The campaign for Vice President and Democratic nominee for President Kamala Harris posted a video of the moment on X (formerly Twitter), with a caption reciting Trump’s comments.
Some social media users have reacted to Trump’s comment, showing surprise that Trump believes many don’t know what apps are.
“I feel like most people know what a phone app is,” former tennis star Andy Roddick wrote on X. “It’s not 2004 any more. It’s 2024,” another person wrote, pointing out that Trump owns his own social media platform, Truth Social, which has an app component. Meanwhile, one commenter claimed: “How out of touch with reality do you have to be to believe most people don’t know what a phone app is?”
The post from Kamala HQ mirrors the campaign’s recent strategy of posting clips from Trump’s speeches, and letting the Internet’s virality culture do the work. The campaign’s X account posted other clips from Trump’s speech in Wisconsin, including comments Trump made about a fly on stage.
“Oh, there’s a fly. Oh, I wonder where the fly came from,” Trump said. “See, two years ago, I wouldn’t have had a fly up here. But they’re changing rapidly. We can’t take it any longer.”

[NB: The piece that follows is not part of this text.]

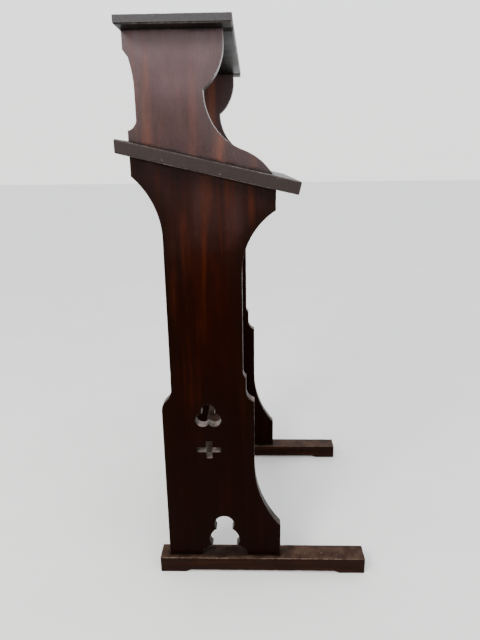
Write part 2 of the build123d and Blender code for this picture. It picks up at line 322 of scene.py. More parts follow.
def agedWood(name, look):
    material, tree, shader, place = startMaterial(name)
    work = polishWork
    normal = tree.nodes.new("ShaderNodeNewGeometry").outputs["Normal"]
    rim = addNode(tree, "ShaderNodeAttribute", attribute_name="rim").outputs["Fac"]
    seat = addNode(tree, "ShaderNodeAttribute", attribute_name="seat").outputs["Fac"]

    def placed(group, values):
        return addNode(tree, "ShaderNodeGroup", values, node_tree=group).outputs

    def times(first, second):
        return combine(tree, "MULTIPLY", first, second)

    def highest(first, second):
        return combine(tree, "MAXIMUM", first, second)

    # the figure of the wood, under stain that took in soft blotches
    stretched = stretch(tree, place, look["grain"], look["shift"])
    values = {"Vector": stretched, "Streak Scale": look["streakScale"], "Fibre Scale": look["fibreScale"]}
    figure = placed(figureGroup, values)
    colour = blendColour(tree, figure["Tone"], look["deep"], look["body"])
    colour = blendColour(tree, times(figure["Flame"], look["flameAmount"]), colour, look["flame"])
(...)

Trump didn’t elaborate on his comments regarding the insect, which were made during a section of his speech whereby he discussed immigration. Responding to the moment, some social media users called back to the viral instance in 2020 when a fly landed on Mike Pence’s head during the vice-presidential debate against Kamala Harris.
This is not the first time Trump has targeted the CBP One App. Earlier this month, Trump posted about it on his Truth Social account, calling the service the “Kamala phone app for smuggling illegals” and vowing to close it.
According to the CBP website, the CBP One App was launched on Oct. 28, 2020—when Trump was still President. In January 2023, the Biden Administration announced that it would expand use of the app, at which point migrants began requesting appointments using CBP One. The app became particularly prominent once the Biden Administration put in place new asylum rules after the expiration of Title 42.
Read More: Migrants Struggle to Make Asylum Claims Through CBP App
If a person does not seek asylum in the country they moved through to get to the U.S. or didn’t use the CBP One app, any asylum claim they make in the U.S. will likely be rejected. Yet, there is much criticism from immigration rights advocates that the CBP One App has been unable to keep up with the demand from migrants.
Trump’s Wisconsin speech, and its focus on immigration, follows Harris’ visit to the U.S.-Mexico border. It was Harris’ first appearance there since becoming the Democratic presidential nominee. After visiting the border on Friday, she made remarks in Arizona, putting forth a more visible “tough on immigration” image.
“I reject the false choice that suggests we must choose either between securing our border and creating a system that is orderly, safe, and humane,” Harris said. “We can and we must do both.”